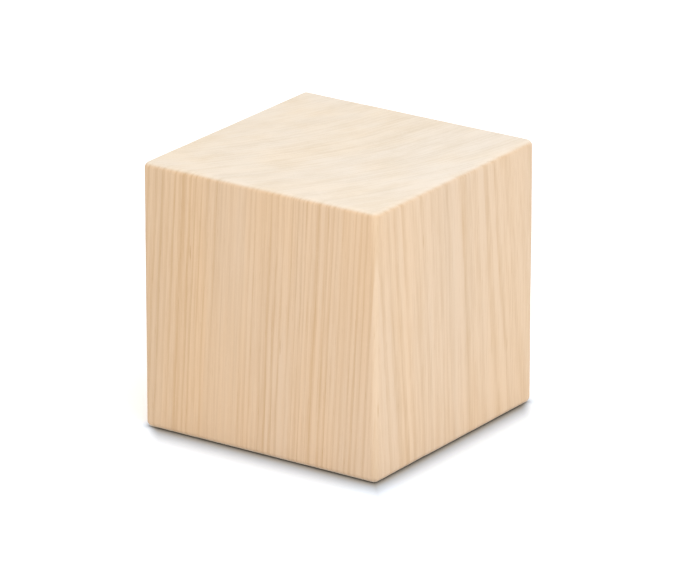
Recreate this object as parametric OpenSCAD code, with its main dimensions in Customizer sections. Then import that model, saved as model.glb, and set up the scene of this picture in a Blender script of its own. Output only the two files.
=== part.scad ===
// Wooden cube: one solid block of pale, close-grained hardwood, sawn square and
// sanded until every edge and corner is lightly eased.
// Millimetres, +Z up. The origin is the middle of the face that the cube stands on.
// The grain runs up Z: the top and bottom are end grain, the four sides long grain.

/* [Block] */
// Length of every side, from face to face
side_len = 50.8; // [20:0.1:150]

/* [Sanding] */
// Radius of the round that sanding leaves on the edges and corners
ease_r = 1; // [0.2:0.05:4]

/* [Hidden] */

// Flat length left between the two rounds of a side
flat_len = side_len - 2 * ease_r;
// Steps drawn round a full turn of each eased edge
round_steps = 64;
// Colour of bare birch
birch = [0.91, 0.80, 0.67];
// The two directions along an axis from the middle of the block
both_ways = [-1, 1];
// Turns that carry a rod standing along Z to lie along Z, Y and X
edge_turns = [[0, 0, 0], [90, 0, 0], [0, 90, 0]];

// Three crossed boxes: each gives two opposite faces, as wide as the flats between the rounds
module flats() {
    cube([side_len, flat_len, flat_len], center = true);
    cube([flat_len, side_len, flat_len], center = true);
    cube([flat_len, flat_len, side_len], center = true);
}

// The four eased edges that run along Z, before they are turned
module edge_rounds() {
    for (x = both_ways, y = both_ways)
        translate([x, y, 0] * flat_len / 2)
            cylinder(r = ease_r, h = flat_len, center = true, $fn = round_steps);
}

// The eight corners, where three eased edges run into a ball of the same radius
module corner_rounds() {
    for (x = both_ways, y = both_ways, z = both_ways)
        translate([x, y, z] * flat_len / 2)
            sphere(r = ease_r, $fn = round_steps);
}

module wooden_cube() {
    color(birch)
        translate([0, 0, side_len / 2])
            union() {
                flats();
                for (turn = edge_turns)
                    rotate(turn) edge_rounds();
                corner_rounds();
            }
}

wooden_cube();
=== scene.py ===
"""A bare birch block, sawn square with its grain upright and sanded by hand until the edges are eased."""
import math

import bpy
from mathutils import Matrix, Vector


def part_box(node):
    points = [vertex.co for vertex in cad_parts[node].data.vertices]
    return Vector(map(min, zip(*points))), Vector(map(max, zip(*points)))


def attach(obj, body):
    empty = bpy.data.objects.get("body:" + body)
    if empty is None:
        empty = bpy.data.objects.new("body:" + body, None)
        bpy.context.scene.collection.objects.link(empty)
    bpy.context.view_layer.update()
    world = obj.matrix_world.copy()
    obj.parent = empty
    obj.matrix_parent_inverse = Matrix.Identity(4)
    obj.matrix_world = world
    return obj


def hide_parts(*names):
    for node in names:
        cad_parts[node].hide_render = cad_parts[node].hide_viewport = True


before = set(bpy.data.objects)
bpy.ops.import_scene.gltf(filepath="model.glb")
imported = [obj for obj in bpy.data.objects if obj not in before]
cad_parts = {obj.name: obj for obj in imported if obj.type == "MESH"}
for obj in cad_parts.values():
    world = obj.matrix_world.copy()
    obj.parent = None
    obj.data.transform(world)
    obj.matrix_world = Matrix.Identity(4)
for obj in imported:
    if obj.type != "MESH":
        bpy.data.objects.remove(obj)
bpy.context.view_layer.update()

# Meshes, lamps and the camera are in metres. The pattern of the wood and the painted shade are in
# millimetres.
MM = 0.001
low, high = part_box("wooden_cube")
SIDE = high.x - low.x
MIDDLE = (low + high) / 2

# The block's eased edges, the cells that sanding moves, and a narrow row of them beside each edge
EASE = 1.0 * MM
ROUND_STEPS = 8
CELLS_ACROSS = 60
EDGE_ROW = 0.12 * MM

# Where the block was cut from: how far along the trunk its middle was, where the pith lay beside it,
# how far from the pith the heartwood ends and the sapwood starts, and the rings' radius at the block
ALONG_TRUNK = -229.0
PITH_X = -103.13
PITH_Y = 47.0
HEARTWOOD_ENDS = 112.0
SAPWOOD_STARTS = 144.0
RING_RADIUS = 125.0

# How dark the line at the end of a year is, in the faintest year and in the strongest
FAINT_YEAR = 0.345
STRONG_YEAR = 0.765

# Colours of the wood: side grain and end grain, each pale and dark, the end grain's painted paler to stand
# in for the light on the top, then stains and tints laid over them
SIDE_PALE = (0.845, 0.641, 0.452, 1)
SIDE_DARK = (0.60, 0.378, 0.177, 1)
END_PALE_PAINTED_LIT = (0.873, 0.760, 0.630, 1)
END_DARK_PAINTED_LIT = (0.695, 0.563, 0.395, 1)
COOL_STAIN = (0.982, 1.0, 1.032, 1)
WARM_STAIN = (1.020, 0.998, 0.955, 1)
# The heartwood stain is partly the wood's own warmth and partly painted shade, darker towards the block's
# left and back
HEART_STAIN_AND_SHADE = (0.965, 0.935, 0.88, 1)
# A deeper, more amber tint on faces that run along the rings' radius
QUARTER_CUT_TINT = (0.925, 0.835, 0.735, 1)

# The floor: its size, where it starts and ends to grow whiter, its paint, and how the shade painted on it
# is tinted
FLOOR_SIZE = 6.0
FLOOR_NEAR = 0.10
FLOOR_FAR = 0.40
FLOOR_PAINT = (0.85, 0.85, 0.85)
FLOOR_WHITE = (1.0, 1.0, 1.0, 1)
FADING_SHADE = (0.93, 1.0, 1.09, 1)
DEEP_SHADE = (1.07, 1.0, 0.89, 1)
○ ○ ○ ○
→ Exercise description: Show the data once more, exactly as it was written.

→ Exercise result:
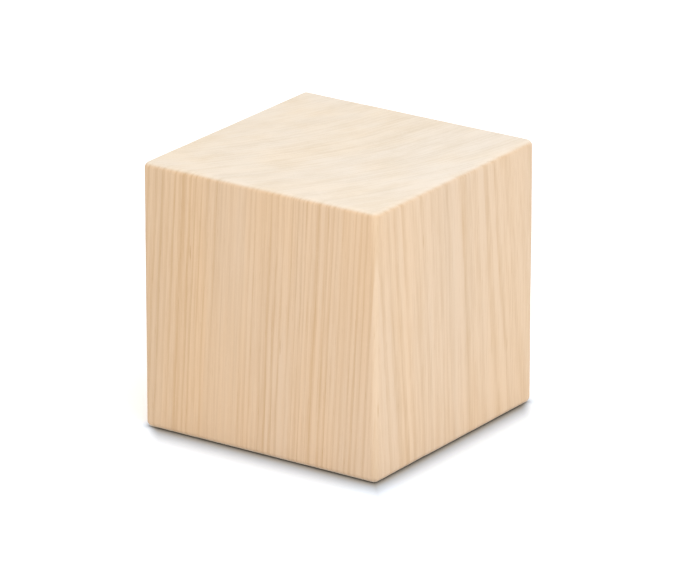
Recreate this object as parametric OpenSCAD code, with its main dimensions in Customizer sections. Then import that model, saved as model.glb, and set up the scene of this picture in a Blender script of its own. Output only the two files.
=== part.scad ===
// Wooden cube: one solid block of pale, close-grained hardwood, sawn square and
// sanded until every edge and corner is lightly eased.
// Millimetres, +Z up. The origin is the middle of the face that the cube stands on.
// The grain runs up Z: the top and bottom are end grain, the four sides long grain.

/* [Block] */
// Length of every side, from face to face
side_len = 50.8; // [20:0.1:150]

/* [Sanding] */
// Radius of the round that sanding leaves on the edges and corners
ease_r = 1; // [0.2:0.05:4]

/* [Hidden] */

// Flat length left between the two rounds of a side
flat_len = side_len - 2 * ease_r;
// Steps drawn round a full turn of each eased edge
round_steps = 64;
// Colour of bare birch
birch = [0.91, 0.80, 0.67];
// The two directions along an axis from the middle of the block
both_ways = [-1, 1];
// Turns that carry a rod standing along Z to lie along Z, Y and X
edge_turns = [[0, 0, 0], [90, 0, 0], [0, 90, 0]];

// Three crossed boxes: each gives two opposite faces, as wide as the flats between the rounds
module flats() {
    cube([side_len, flat_len, flat_len], center = true);
    cube([flat_len, side_len, flat_len], center = true);
    cube([flat_len, flat_len, side_len], center = true);
}

// The four eased edges that run along Z, before they are turned
module edge_rounds() {
    for (x = both_ways, y = both_ways)
        translate([x, y, 0] * flat_len / 2)
            cylinder(r = ease_r, h = flat_len, center = true, $fn = round_steps);
}

// The eight corners, where three eased edges run into a ball of the same radius
module corner_rounds() {
    for (x = both_ways, y = both_ways, z = both_ways)
        translate([x, y, z] * flat_len / 2)
            sphere(r = ease_r, $fn = round_steps);
}

module wooden_cube() {
    color(birch)
        translate([0, 0, side_len / 2])
            union() {
                flats();
                for (turn = edge_turns)
                    rotate(turn) edge_rounds();
                corner_rounds();
            }
}

wooden_cube();
=== scene.py ===
"""A bare birch block, sawn square with its grain upright and sanded by hand until the edges are eased."""
import math

import bpy
from mathutils import Matrix, Vector


def part_box(node):
    points = [vertex.co for vertex in cad_parts[node].data.vertices]
    return Vector(map(min, zip(*points))), Vector(map(max, zip(*points)))


def attach(obj, body):
    empty = bpy.data.objects.get("body:" + body)
    if empty is None:
        empty = bpy.data.objects.new("body:" + body, None)
        bpy.context.scene.collection.objects.link(empty)
    bpy.context.view_layer.update()
    world = obj.matrix_world.copy()
    obj.parent = empty
    obj.matrix_parent_inverse = Matrix.Identity(4)
    obj.matrix_world = world
    return obj


def hide_parts(*names):
    for node in names:
        cad_parts[node].hide_render = cad_parts[node].hide_viewport = True


before = set(bpy.data.objects)
bpy.ops.import_scene.gltf(filepath="model.glb")
imported = [obj for obj in bpy.data.objects if obj not in before]
cad_parts = {obj.name: obj for obj in imported if obj.type == "MESH"}
for obj in cad_parts.values():
    world = obj.matrix_world.copy()
    obj.parent = None
    obj.data.transform(world)
    obj.matrix_world = Matrix.Identity(4)
for obj in imported:
    if obj.type != "MESH":
        bpy.data.objects.remove(obj)
bpy.context.view_layer.update()

# Meshes, lamps and the camera are in metres. The pattern of the wood and the painted shade are in
# millimetres.
MM = 0.001
low, high = part_box("wooden_cube")
SIDE = high.x - low.x
MIDDLE = (low + high) / 2

# The block's eased edges, the cells that sanding moves, and a narrow row of them beside each edge
EASE = 1.0 * MM
ROUND_STEPS = 8
CELLS_ACROSS = 60
EDGE_ROW = 0.12 * MM

# Where the block was cut from: how far along the trunk its middle was, where the pith lay beside it,
# how far from the pith the heartwood ends and the sapwood starts, and the rings' radius at the block
ALONG_TRUNK = -229.0
PITH_X = -103.13
PITH_Y = 47.0
HEARTWOOD_ENDS = 112.0
SAPWOOD_STARTS = 144.0
RING_RADIUS = 125.0

# How dark the line at the end of a year is, in the faintest year and in the strongest
FAINT_YEAR = 0.345
STRONG_YEAR = 0.765

# Colours of the wood: side grain and end grain, each pale and dark, the end grain's painted paler to stand
# in for the light on the top, then stains and tints laid over them
SIDE_PALE = (0.845, 0.641, 0.452, 1)
SIDE_DARK = (0.60, 0.378, 0.177, 1)
END_PALE_PAINTED_LIT = (0.873, 0.760, 0.630, 1)
END_DARK_PAINTED_LIT = (0.695, 0.563, 0.395, 1)
COOL_STAIN = (0.982, 1.0, 1.032, 1)
WARM_STAIN = (1.020, 0.998, 0.955, 1)
# The heartwood stain is partly the wood's own warmth and partly painted shade, darker towards the block's
# left and back
HEART_STAIN_AND_SHADE = (0.965, 0.935, 0.88, 1)
# A deeper, more amber tint on faces that run along the rings' radius
QUARTER_CUT_TINT = (0.925, 0.835, 0.735, 1)

# The floor: its size, where it starts and ends to grow whiter, its paint, and how the shade painted on it
# is tinted
FLOOR_SIZE = 6.0
FLOOR_NEAR = 0.10
FLOOR_FAR = 0.40
FLOOR_PAINT = (0.85, 0.85, 0.85)
FLOOR_WHITE = (1.0, 1.0, 1.0, 1)
FADING_SHADE = (0.93, 1.0, 1.09, 1)
DEEP_SHADE = (1.07, 1.0, 0.89, 1)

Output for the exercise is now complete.